Instruction: Retype everything from the line that contains "obj.matrix_world = Matrix.Identity(4)" down to the line that contains "return (Vector(low) + Vector(high)) / 2", inclusive, without altering or adding anything.

Information provided:

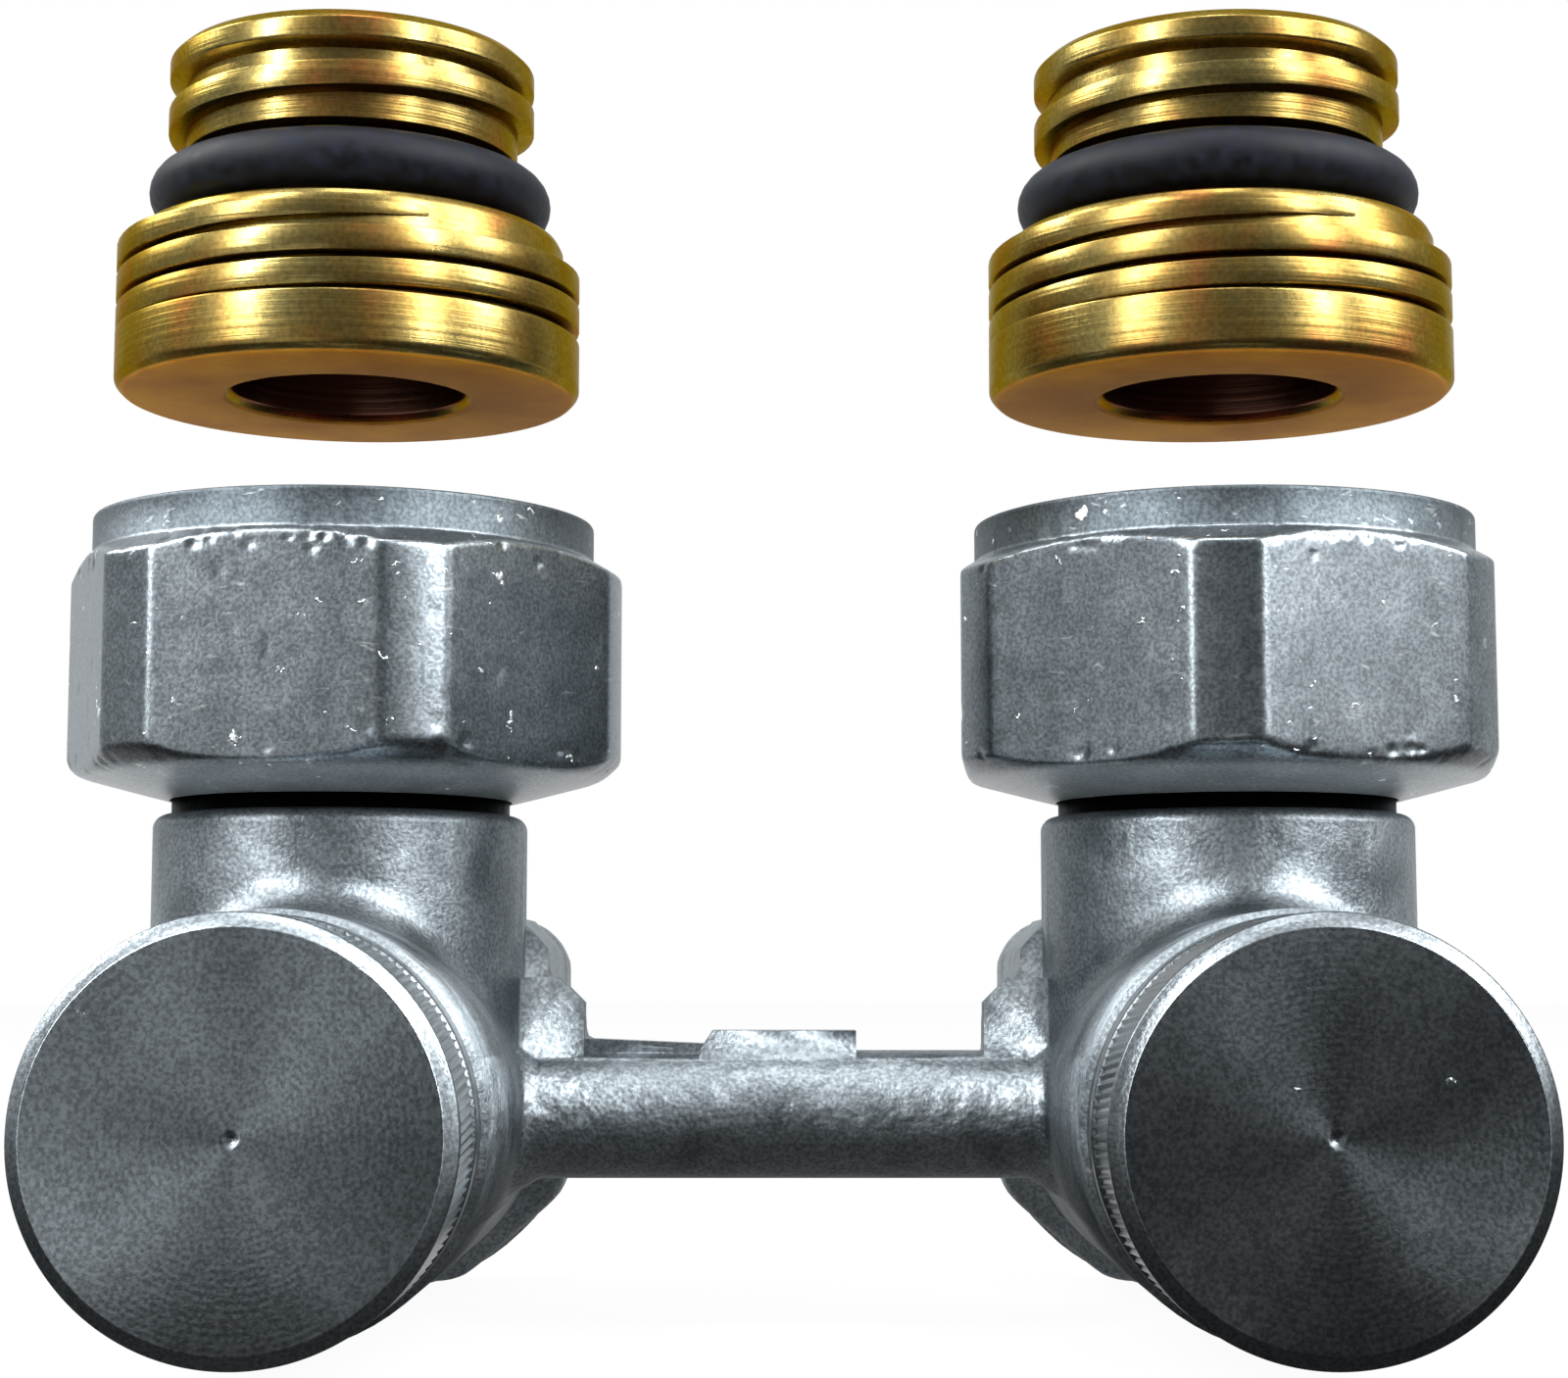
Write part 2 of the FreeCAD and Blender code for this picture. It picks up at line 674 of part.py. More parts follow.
def nipple(name, side):
    body = new_body(f"nipple_{name}")
    lead_in = size.thread_lead_in
    low = size.union_thread_length
    high = low + size.waist_length
    top = high + size.radiator_thread_length
    turned(body, f"nipple_outside_{name}", "XZ_Plane", "V_Axis", [
        (0, 0),
        (size.union_thread_radius - lead_in, 0),
        (size.union_thread_radius, lead_in),
        *thread_rings(),
        (size.union_thread_radius, low - size.nipple_shoulder),
        (size.union_thread_radius - size.nipple_shoulder, low),
        (size.waist_radius, low),
        (size.waist_radius, high),
        (size.radiator_thread_radius, high),
        (size.radiator_thread_radius, top - lead_in),
        (size.radiator_thread_radius - lead_in, top),
        (0, top),
    ])
    turned(body, f"nipple_bore_{name}", "XZ_Plane", "V_Axis", [
        (0, 0),
        (size.nipple_bore + size.nipple_mouth_cut, 0),
        (size.nipple_bore, size.nipple_mouth_cut),
        (size.nipple_bore, top - size.key_depth),
        (0, top - size.key_depth),
    ], cut=True)
    prism(body, f"nipple_key_{name}", HEX_SIDES, size.key_across_flats, size.key_depth,
          shift={"z": top - size.key_depth}, cut=True)
    stand(body, side, nipple_seat + size.nipple_lift)
    return body


def cap(name, side):
    body = new_body(f"cap_{name}")
    back = size.front_reach - size.cap_length
    bore = size.spigot_radius + size.running_fit
    turned(body, f"cap_outside_{name}", "XZ_Plane", "V_Axis", [
        (0, back),
        (size.cap_radius, back),
        (size.cap_radius, size.front_reach - size.cap_chamfer),
        (size.cap_radius - size.cap_chamfer, size.front_reach),
        (0, size.front_reach),
    ])
    turned(body, f"cap_bore_{name}", "XZ_Plane", "V_Axis", [
        (0, back),
        (bore, back),
        (bore, cap_inner),
        (0, cap_inner),
    ], cut=True)
    face_front(body, side)
    return body


def bonnet(name, side):
    body = new_body(f"bonnet_{name}")
    outer = size.bonnet_bore - size.running_fit
    stem = size.stem_radius + size.running_fit
    thread = size.spindle_thread_radius + size.running_fit
    turned(body, f"bonnet_outside_{name}", "XZ_Plane", "V_Axis", [
        (0, bonnet_rear),
        (outer, bonnet_rear),
        (outer, bonnet_step),
        (size.bonnet_flange_radius, bonnet_step),
        (size.bonnet_flange_radius, bonnet_front),
        (0, bonnet_front),
    ])
    turned(body, f"bonnet_bore_{name}", "XZ_Plane", "V_Axis", [
        (0, bonnet_rear),
        (thread, bonnet_rear),
        (thread, bonnet_thread_end),
        (stem, bonnet_thread_end),
        (stem, bonnet_front - size.bonnet_key_depth),
        (0, bonnet_front - size.bonnet_key_depth),
    ], cut=True)
    prism(body, f"bonnet_key_{name}", HEX_SIDES, size.bonnet_key, size.bonnet_key_depth,
          shift={"z": bonnet_front - size.bonnet_key_depth}, cut=True)
    groove = size.bonnet_seal_section + 2 * size.seal_fit
    start = bonnet_front - size.bonnet_seal_place
    turned(body, f"bonnet_seal_groove_{name}", "XZ_Plane", "V_Axis", [
        (outer - size.bonnet_seal_section, start - groove),
        (outer + OVERLAP, start - groove),
        (outer + OVERLAP, start),
        (outer - size.bonnet_seal_section, start),
    ], cut=True)
    groove = size.stem_seal_section + 2 * size.seal_fit
    start = bonnet_front - size.stem_seal_place
    turned(body, f"stem_seal_groove_{name}", "XZ_Plane", "V_Axis", [
        (stem - OVERLAP, start - groove),
        (stem + size.stem_seal_section + size.seal_fit, start - groove),
        (stem + size.stem_seal_section + size.seal_fit, start),
        (stem - OVERLAP, start),
    ], cut=True)
    face_front(body, side)
    return body


def spindle(name, side):
    body = new_body(f"spindle_{name}")
    turned(body, f"spindle_outside_{name}", "XZ_Plane", "V_Axis", [
        (0, -button_rear),
        (size.button_radius, -button_rear),
        (size.button_radius, size.button_length - button_rear),
        (size.spindle_neck, size.button_length - button_rear),
        (size.spindle_neck, thread_rear),
        (size.spindle_thread_radius, thread_rear),
        (size.spindle_thread_radius, thread_front),
        (size.stem_radius, thread_front),
        (size.stem_radius, stem_front),
        (0, stem_front),
    ])
    prism(body, f"stem_key_{name}", HEX_SIDES, size.stem_key, size.stem_key_depth,
          shift={"z": stem_front - size.stem_key_depth}, cut=True)
    face_front(body, side)
    return body


def valve_disc(name, side):
    body = new_body(f"valve_disc_{name}")
    rim = size.disc_seal_radius + size.seal_fit
    turned(body, f"disc_outside_{name}", "XZ_Plane", "V_Axis", [
        (0, -seal_floor),
        (rim, -seal_floor),
        (rim, -seal_floor - size.disc_rim),
        (size.disc_radius, -seal_floor - size.disc_rim),
        (size.disc_radius, -disc_back),
        (size.hub_radius, -disc_back),
        (size.hub_radius, -hub_front),
        (0, -hub_front),
    ])
    turned(body, f"disc_hub_bore_{name}", "XZ_Plane", "V_Axis", [
        (0, -disc_back),
        (size.button_radius + size.running_fit, -disc_back),
        (size.button_radius + size.running_fit, hub_cavity - disc_back),
        (size.spindle_neck + size.running_fit, hub_cavity - disc_back),
        (size.spindle_neck + size.running_fit, -hub_front),
        (0, -hub_front),
    ], cut=True)
    face_front(body, side)
    return body


def side_pieces(name, side):
    union_nut(name, side)
    snap_ring(name, side)
    gasket = washer(f"flat_gasket_{name}", size.neck_bore, size.gasket_radius,
                    as_size(0), size.gasket_thickness)
    stand(gasket, side, tail_top)
    nipple(name, side)
    seal_middle = size.waist_radius + size.seal_fit + size.nipple_ring_section / 2
    seal_height = nipple_seat + size.nipple_lift + size.union_thread_length + size.waist_length / 2
    ring(f"nipple_o_ring_{name}", seal_middle, size.nipple_ring_section, seal_height, stand, side)
    cap(name, side)
    seal = washer(f"cap_seal_{name}", size.cap_seal_bore, size.spigot_radius - size.cap_seal_gap,
                  seal_back, cap_inner)
    face_front(seal, side)
    bonnet(name, side)
    middle = size.bonnet_bore - size.running_fit - size.bonnet_seal_section / 2
    place = bonnet_front - size.bonnet_seal_place - size.bonnet_seal_section / 2 - size.seal_fit
    ring(f"bonnet_o_ring_{name}", middle, size.bonnet_seal_section - size.seal_fit, place, face_front, side)
    middle = size.stem_radius + size.running_fit + size.stem_seal_section / 2
    place = bonnet_front - size.stem_seal_place - size.stem_seal_section / 2 - size.seal_fit
    ring(f"spindle_o_ring_{name}", middle, size.stem_seal_section, place, face_front, side)
    spindle(name, side)
    valve_disc(name, side)
    pad = washer(f"disc_seal_{name}", as_size(0), size.disc_seal_radius,
                 -seal_face, -seal_floor)
    face_front(pad, side)


def check_and_write():
    """Refuse a failed object, then write one file for each piece."""
    doc.recompute()
    for item in doc.Objects:
        if "Invalid" in item.State or "Error" in item.State:
            raise RuntimeError(f"{item.Name} failed: {item.State}")
    os.makedirs("parts", exist_ok=True)
    for item in doc.Objects:
        if item.TypeId != "PartDesign::Body":
            continue
        if item.Shape.isNull() or not item.Shape.isValid():
            raise RuntimeError(f"{item.Label} has no valid shape")
        item.Shape.exportStep(f"parts/{item.Label}.step")


valve_body()
for side_name, side_sign in SIDES.items():
    side_pieces(side_name, side_sign)
check_and_write()
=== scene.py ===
import math
import random

import bmesh
import bpy
from mathutils import Matrix, Vector


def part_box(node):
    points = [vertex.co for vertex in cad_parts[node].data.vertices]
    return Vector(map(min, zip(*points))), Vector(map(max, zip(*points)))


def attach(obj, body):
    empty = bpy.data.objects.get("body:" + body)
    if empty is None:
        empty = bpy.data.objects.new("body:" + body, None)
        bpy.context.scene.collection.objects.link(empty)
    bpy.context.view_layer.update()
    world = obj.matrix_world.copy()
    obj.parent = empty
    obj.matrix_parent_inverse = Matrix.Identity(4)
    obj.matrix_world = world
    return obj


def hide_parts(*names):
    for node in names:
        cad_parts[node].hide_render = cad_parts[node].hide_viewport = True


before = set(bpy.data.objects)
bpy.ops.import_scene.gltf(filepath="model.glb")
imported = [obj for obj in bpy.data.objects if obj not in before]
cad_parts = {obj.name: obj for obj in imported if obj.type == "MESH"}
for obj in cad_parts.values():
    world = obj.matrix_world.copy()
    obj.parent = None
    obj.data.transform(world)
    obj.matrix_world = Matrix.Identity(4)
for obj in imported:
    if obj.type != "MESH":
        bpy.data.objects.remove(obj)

MM = 0.001
TURN = 2 * math.pi
SIDES = ("left", "right")
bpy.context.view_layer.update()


def middle(node):
    """The middle of a CAD node's box."""
    low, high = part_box(node)
    return (Vector(low) + Vector(high)) / 2


NECK = {side: middle(f"nipple_{side}") for side in SIDES}
SPINDLE = {side: middle(f"cap_{side}") for side in SIDES}
AXIS_HEIGHT = SPINDLE["left"].z
NIPPLE_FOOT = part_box("nipple_left")[0][2]
NUT_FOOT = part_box("union_nut_left")[0][2]

# How far each nut is turned at rest, in degrees, and the seed of its knocks.
NUT_TURN = {"left": -38.0, "right": -67.9}
NUT_SEED = {"left": 3, "right": 8}

# Edges sharper than this, in degrees, stay sharp. The knocked nuts are drawn softer.
CREASE = 32
SOFT_CREASE = 55

G_PITCH = 1.814  # of G 1/2 and G 3/4, in mm


def upright(side, height):
    """Places a piece, turned about its own +Z, on a neck axis."""
    spot = NECK[side]
    return Matrix.Translation((spot.x, spot.y, height))


def facing_front(side):
    """Places a piece on a spindle axis, its +Z to the front, measured from the neck axis."""
    place = Matrix.Translation((SPINDLE[side].x, NECK[side].y, SPINDLE[side].z))
    return place @ Matrix.Rotation(math.radians(90), 4, "X")


# Nodes and colours


def linear(colour):
    """An sRGB hex colour as linear red, green, blue and alpha."""
    values = []
    for start in (1, 3, 5):
        part = int(colour[start:start + 2], 16) / 255
        values.append(part / 12.92 if part <= 0.04045 else ((part + 0.055) / 1.055) ** 2.4)
    return (*values, 1.0)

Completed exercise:
    obj.matrix_world = Matrix.Identity(4)
for obj in imported:
    if obj.type != "MESH":
        bpy.data.objects.remove(obj)

MM = 0.001
TURN = 2 * math.pi
SIDES = ("left", "right")
bpy.context.view_layer.update()


def middle(node):
    """The middle of a CAD node's box."""
    low, high = part_box(node)
    return (Vector(low) + Vector(high)) / 2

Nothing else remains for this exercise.